• [Direction] Count the lines containing "scene". Give the number alone.
........
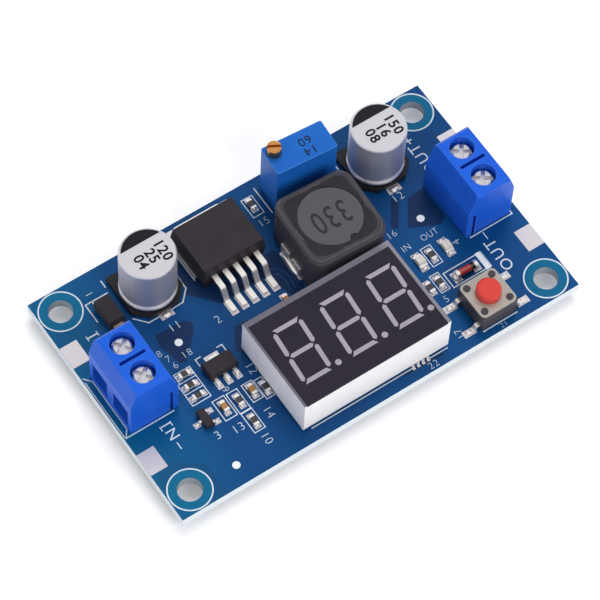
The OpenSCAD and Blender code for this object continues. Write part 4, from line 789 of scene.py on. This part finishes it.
# Epoxy cast into the segments: grey while unlit, cloudy over 1.1 mm and soft under its surface
diffuser, tree, place = start_material("milky_epoxy_diffuser")
cloud = add(tree, "ShaderNodeTexNoise", {"Vector": place, "Scale": 0.9 / MM}).outputs["Fac"]
colour = add(tree, "ShaderNodeMix", {0: cloud, 6: "#9a939e", 7: "#aaa4ae"}, data_type="RGBA").outputs[2]
add(tree, "Principled BSDF", {"Base Color": colour, "Roughness": 0.45, "IOR": 1.5, "Specular IOR Level": 0.2,
                              "Subsurface Weight": 0.15, "Subsurface Scale": 0.3 * MM})
finish(diffuser, "display_segments")

# Push button: a nylon base with a pressed cover of nickel-plated steel on four melted rivets,
# a red plunger, and a snap dome beneath it.
nickel, tree, place = start_material("nickel_plated_steel_sheet")
# Rolled sheet: satin and warm grey, with lines 0.2 mm apart that run across the board
rolled = add(tree, "ShaderNodeMapping", {"Vector": place, "Scale": (1, 0.08, 1)}).outputs[0]
lines = add(tree, "ShaderNodeTexNoise", {"Vector": rolled, "Scale": 5 / MM, "Detail": 3}).outputs["Fac"]
rough = add(tree, "ShaderNodeMapRange", {"Value": lines, "To Min": 0.4, "To Max": 0.6}).outputs[0]
add(tree, "Principled BSDF", {"Base Color": "#b2aca4", "Metallic": 0.6, "Roughness": rough,
                              "Specular IOR Level": 0.3})
finish(nickel, "button_cover", "button_dome")

# Moulded nylon: satin black, its grain drawn at 0.2 mm so that it shows
nylon, tree, place = start_material("black_nylon")
grain = add(tree, "ShaderNodeTexNoise", {"Vector": place, "Scale": 4.5 / MM}).outputs["Fac"]
bump = add(tree, "ShaderNodeBump", {"Height": grain, "Strength": 0.2, "Distance": 0.04 * MM}).outputs[0]
add(tree, "Principled BSDF", {"Base Color": "#3e3b42", "Roughness": 0.45, "IOR": 1.53, "Normal": bump,
                              "Specular IOR Level": 0.25})
finish(nylon, "button_base")

# Moulded plunger: satin red with a soft edge, its grain drawn at 0.3 mm so that it shows
red, tree, place = start_material("moulded_red_abs")
grain = add(tree, "ShaderNodeTexNoise", {"Vector": place, "Scale": 3.5 / MM}).outputs["Fac"]
round_edge = add(tree, "ShaderNodeBevel", {"Radius": 0.2 * MM}, samples=4).outputs[0]
bump = add(tree, "ShaderNodeBump", {"Height": grain, "Strength": 0.1, "Distance": 0.03 * MM,
                                    "Normal": round_edge}).outputs[0]
add(tree, "Principled BSDF", {"Base Color": "#d0413a", "Roughness": 0.38, "IOR": 1.54, "Normal": bump,
                              "Specular IOR Level": 0.25})
finish(red, "button_plunger")

# Power diode leads: copper strip with a dull coat of tin, folded under the moulded body.
# Heat has oxidised it to a warm brown, in spots 0.7 mm wide.
copper_lead, tree, place = start_material("dull_tinned_copper")
tarnish = add(tree, "ShaderNodeTexNoise", {"Vector": place, "Scale": 1.5 / MM}).outputs["Fac"]
colour = add(tree, "ShaderNodeMix", {0: tarnish, 6: "#8a6a58", 7: "#b39a88"}, data_type="RGBA").outputs[2]
add(tree, "Principled BSDF", {"Base Color": colour, "Metallic": 0.8, "Roughness": 0.42})
finish(copper_lead, "power_diode_leads")

# Glass diode: a clear glass sleeve fused over a pellet and the two tinned end caps that hold it.
# The eye sees a glossy red-brown rod between two bright caps.
sleeve, tree, place = start_material("fused_glass_sleeve")
along = add(tree, "ShaderNodeSeparateXYZ", {"Vector": place}).outputs["X"]
# One end is dark, where the sleeve covers the die
dark_end = add(tree, "ShaderNodeMapRange", {"Value": along, "From Min": 21.1 * MM,
                                            "From Max": 21.4 * MM}).outputs[0]
colour = add(tree, "ShaderNodeMix", {0: dark_end, 6: "#a8331f", 7: "#1a1213"}, data_type="RGBA").outputs[2]
add(tree, "Principled BSDF", {"Base Color": colour, "Roughness": 0.08, "IOR": 1.52, "Coat Weight": 0.6,
                              "Coat Roughness": 0.03})
finish(sleeve, "glass_diode_tube")

# Indicator lamps: a block of milky epoxy cast over a white carrier, soldered by its tinned ends.
# Unlit, it is a pale satin block, cloudy over 0.7 mm and soft under its surface.
lens, tree, place = start_material("milky_lamp_lens")
cloud = add(tree, "ShaderNodeTexNoise", {"Vector": place, "Scale": 1.5 / MM, "Detail": 1}).outputs["Fac"]
colour = add(tree, "ShaderNodeMix", {0: cloud, 6: "#cbc6bd", 7: "#dedad2"}, data_type="RGBA").outputs[2]
add(tree, "Principled BSDF", {"Base Color": colour, "Roughness": 0.25, "IOR": 1.5,
                              "Subsurface Weight": 0.3, "Subsurface Scale": 0.4 * MM})
finish(lens, "indicator_lamps")

# Chip resistors: alumina with a glazed dark film on its top, so the sides stay pale.
# Chip capacitors: layers of ceramic fired to a matt tan block, its grain drawn at 0.3 mm.
glaze, tree, _ = start_material("glazed_resistor_film")
upward = add(tree, "ShaderNodeNewGeometry", {}).outputs["Normal"]
up = add(tree, "ShaderNodeSeparateXYZ", {"Vector": upward}).outputs["Z"]
top_face = add(tree, "ShaderNodeMath", {0: up, 1: 0.5}, operation="GREATER_THAN").outputs[0]
colour = add(tree, "ShaderNodeMix", {0: top_face, 6: "#b9b4ae", 7: "#332d2c"}, data_type="RGBA").outputs[2]
add(tree, "Principled BSDF", {"Base Color": colour, "Roughness": 0.3, "IOR": 1.55})
finish(glaze, "chip_resistor_bodies")

tan_ceramic, tree, place = start_material("fired_tan_ceramic")
grain = add(tree, "ShaderNodeTexNoise", {"Vector": place, "Scale": 3 / MM}).outputs["Fac"]
colour = add(tree, "ShaderNodeMix", {0: grain, 6: "#8f6433", 7: "#b58a52"}, data_type="RGBA").outputs[2]
add(tree, "Principled BSDF", {"Base Color": colour, "Roughness": 0.45})
finish(tan_ceramic, "chip_capacitor_bodies")

# Floor and light: a plain pale table just under the longest pins, soft lamps above and behind, in front
# and at the left, and an even pale surround.
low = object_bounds()[0]


def seen_directly(tree):
    """1 where the camera or a shiny surface looks straight at it, else 0; and the light path's outputs."""
    path = add(tree, "ShaderNodeLightPath", {}).outputs
    return add(tree, "ShaderNodeMath", {0: path["Is Camera Ray"], 1: path["Is Glossy Ray"]},
               operation="MAXIMUM").outputs[0], path


bpy.ops.mesh.primitive_plane_add(size=4, location=(0, 0, low[2] - 0.02 * MM))
floor = bpy.context.object
floor.name = "floor"
table, tree, _ = start_material("pale_table")
seen, path = seen_directly(tree)
lift = add(tree, "ShaderNodeMath", {0: seen, 1: 0.2}, operation="MULTIPLY").outputs[0]
add(tree, "Principled BSDF", {"Base Color": "#f6f6f7", "Roughness": 0.9, "Emission Color": "#ffffff",
                              "Emission Strength": lift})
floor.data.materials.append(table)

world = bpy.data.worlds.new("studio")
bpy.context.scene.world = world
world.use_nodes = True
tree = world.node_tree
seen, path = seen_directly(tree)
seen = add(tree, "ShaderNodeMath", {0: seen, 1: path["Is Transmission Ray"]}, operation="MAXIMUM").outputs[0]
level = add(tree, "ShaderNodeMapRange", {"Value": seen, "To Min": 0.36, "To Max": 1.0}).outputs[0]
add(tree, "Background", {"Color": "#ffffff", "Strength": level})

lamp_size = 0.3
for name, place_at, power in (("lamp_above", (0.16, 0.2, 0.39), 1.06), ("lamp_front", (0.08, -0.4, 0.3), 1.3),
                              ("lamp_side", (-0.42, -0.05, 0.25), 0.6)):
    bpy.ops.object.light_add(type="AREA", location=place_at)
    lamp = bpy.context.object
    lamp.name = name
    lamp.data.size = lamp_size
    lamp.data.energy = power
    lamp.rotation_euler = (-Vector(place_at)).to_track_quat("-Z", "Y").to_euler()
    lamp.visible_glossy = False

bpy.ops.object.select_all(action="DESELECT")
........
• [Response to the exercise] 2